Of course, it’s far too soon to talk of what’s next but “without a doubt there will be lots more from us”, confides Leeson. “We’ve got big plans and hopefully we can just keep flying the Tamil flag.”

The pairing of South Asian cooking with pints is not a new concept. It builds on the Anglo-Indian tradition of the desi pub.

Desi pubs – the word desi deriving from a Sanskrit word to mean ‘back home’ – were English boozers run by Indian immigrants serving Punjabi food against a backdrop of racial discrimination and segregation, in the 1970s. They were sites of celebration and resistance; places of refuge where, writes British-Asian journalist David Jesudason, “our British-Asian ancestors fought for our right to drink.”

Most served were clustered in the Midlands and have long since shuttered. In London, the Scotsman in Southall, an institution dating back over five decades, is well worth a visit for chicken tikka, a pint and an outsize naan; while ‘the Glad’ (the Gladstone Arms), serving paneer makhani pies in Borough since 2017, is a great contemporary example.

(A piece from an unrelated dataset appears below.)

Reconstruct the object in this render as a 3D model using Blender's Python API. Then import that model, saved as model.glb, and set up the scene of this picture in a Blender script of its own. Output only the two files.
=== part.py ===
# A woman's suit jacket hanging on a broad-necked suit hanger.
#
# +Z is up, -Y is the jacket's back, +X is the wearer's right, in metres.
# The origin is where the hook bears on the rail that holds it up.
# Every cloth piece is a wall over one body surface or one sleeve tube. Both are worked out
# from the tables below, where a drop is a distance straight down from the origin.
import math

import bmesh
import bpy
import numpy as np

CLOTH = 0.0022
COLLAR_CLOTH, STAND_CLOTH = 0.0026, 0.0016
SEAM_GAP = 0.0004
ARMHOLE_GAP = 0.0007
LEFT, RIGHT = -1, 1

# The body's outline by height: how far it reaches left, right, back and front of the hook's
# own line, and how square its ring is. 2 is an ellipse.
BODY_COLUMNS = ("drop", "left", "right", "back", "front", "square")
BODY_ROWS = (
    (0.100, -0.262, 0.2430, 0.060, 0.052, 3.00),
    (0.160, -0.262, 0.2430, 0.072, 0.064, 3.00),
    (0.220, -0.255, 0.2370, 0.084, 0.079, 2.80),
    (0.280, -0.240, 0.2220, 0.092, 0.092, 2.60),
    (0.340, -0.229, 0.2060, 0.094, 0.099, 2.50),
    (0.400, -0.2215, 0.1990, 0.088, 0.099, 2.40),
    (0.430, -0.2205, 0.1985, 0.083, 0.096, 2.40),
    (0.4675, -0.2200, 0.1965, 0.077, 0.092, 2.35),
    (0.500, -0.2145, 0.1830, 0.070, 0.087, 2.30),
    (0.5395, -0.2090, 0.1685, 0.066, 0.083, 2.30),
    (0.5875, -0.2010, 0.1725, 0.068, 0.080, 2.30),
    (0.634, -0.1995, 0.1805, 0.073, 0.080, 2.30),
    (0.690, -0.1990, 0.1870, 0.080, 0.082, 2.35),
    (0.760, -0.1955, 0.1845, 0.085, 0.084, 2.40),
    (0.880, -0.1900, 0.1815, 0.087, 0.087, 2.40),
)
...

The Tamil Prince seeks to put its own stamp on the Anglo-Indian tradition. “We have a lot of people coming in who are trying something new; others who say this is really familiar and reminds me of home. They’re the sort of comments we’re striving for,” says Leeson.

The titular prince is Tamil chef Prince Durairaj, previously of the classic London restaurant Roti King.

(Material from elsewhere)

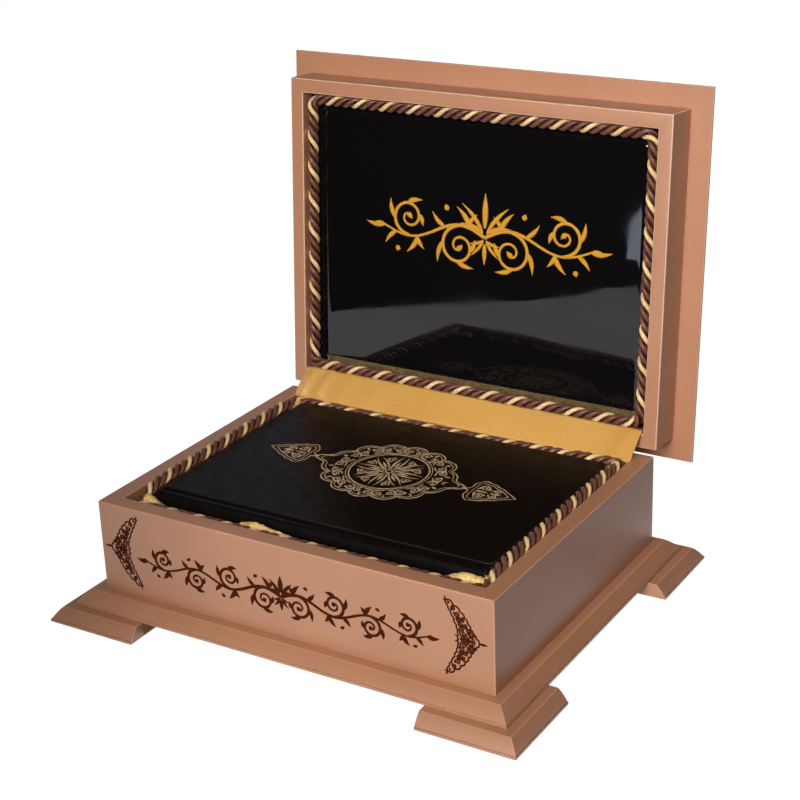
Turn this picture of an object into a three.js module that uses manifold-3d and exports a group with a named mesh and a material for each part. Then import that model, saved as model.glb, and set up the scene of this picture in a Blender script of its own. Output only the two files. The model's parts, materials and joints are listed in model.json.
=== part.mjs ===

Initially, the concept didn’t start to gel until Durairaj created the sharing menu. His style is “very traditional, very authentic,” says Leeson. “When we realised we were going to move away from street food and do something more premium, with a restaurant feel, we talked about how to make the food look great, how to garnish it, how to plate it. Prince said ‘no, it’s not very me. I don’t need to dress it up. It already is great’. I kind of had to agree with him.”

The menu is built around snacks and smaller plates for regulars dropping in for a drink and a bite, with larger dishes (like creamy South Indian king prawn moilee or butter chicken masala with rice or roti) on offer for those committed. Leeson notes the massive grilled tiger prawns (“great with Riesling”), the lamb chops, and the battered chicken lollipops with chilli sauce as standouts. For dessert, expect mango lassi, falooda, and badam kheer, as well as the beloved gulab jamun, here served with ice cream.

Perhaps the most eye-catching dish is the channa bhatura, an inflated pillow of deep-fried dough the size of a football, served with chickpea curry. “People know puri,” says Leeson, “but unless you’re someone who goes and eats out in East Ham very often, it’s not something you have experienced before.”

The pub’s signature cocktail, The Prince, isn’t actually on the menu.

General Manager Simone Pugi, latterly of Bar Termini, brands the pub’s signature cocktail with a transfer of the Tamil Prince logo printed on rice paper with edible ink. Though off menu, the cocktail of cardamom rum, lime and rosewater has been such a hit, it may finally graduate to the drinks list. The tamarind margarita is pretty special, too.

Whereas in a Black Country desi pub, one might expect real ale, in deepest Barnsbury, it’s all about the craft beer. The Tamil Prince works with independent breweries such as Purity Brewing Co in Warwickshire and the Harbour Beer Co in Cornwall. The only big beer is Guinness.

The Tamil Prince reimagines what a London pub might be.

For Leeson, who has worked in pubs on and off throughout his career, the old Cuckoo had “felt a bit lost”. It’s original features had been ripped out but for a wood-panelled wall; their goal was to restore its pub identity. The locals are rooting for them. “They have been a huge piece of this puzzle for us,” says Leeson. It feels like a pub at the front, while the dining room has “a few Indian accents” such as brass plates and hammered copper handi. Candles in retro red jars flicker at the tables; incense burns in the loos; the music is “probably a little too loud”. There’s a window from the dining room into the kitchen where diners can watch the chefs making roti and uttapam the traditional way. There feels like a desire for guests to appreciate these details alongside the familiarity of a traditional pub.

And while the venue’s name reflects the chef and his cuisine (“not many people are specifically championing Tamil food”), it might almost be a traditional pub moniker. It feels very much of its time.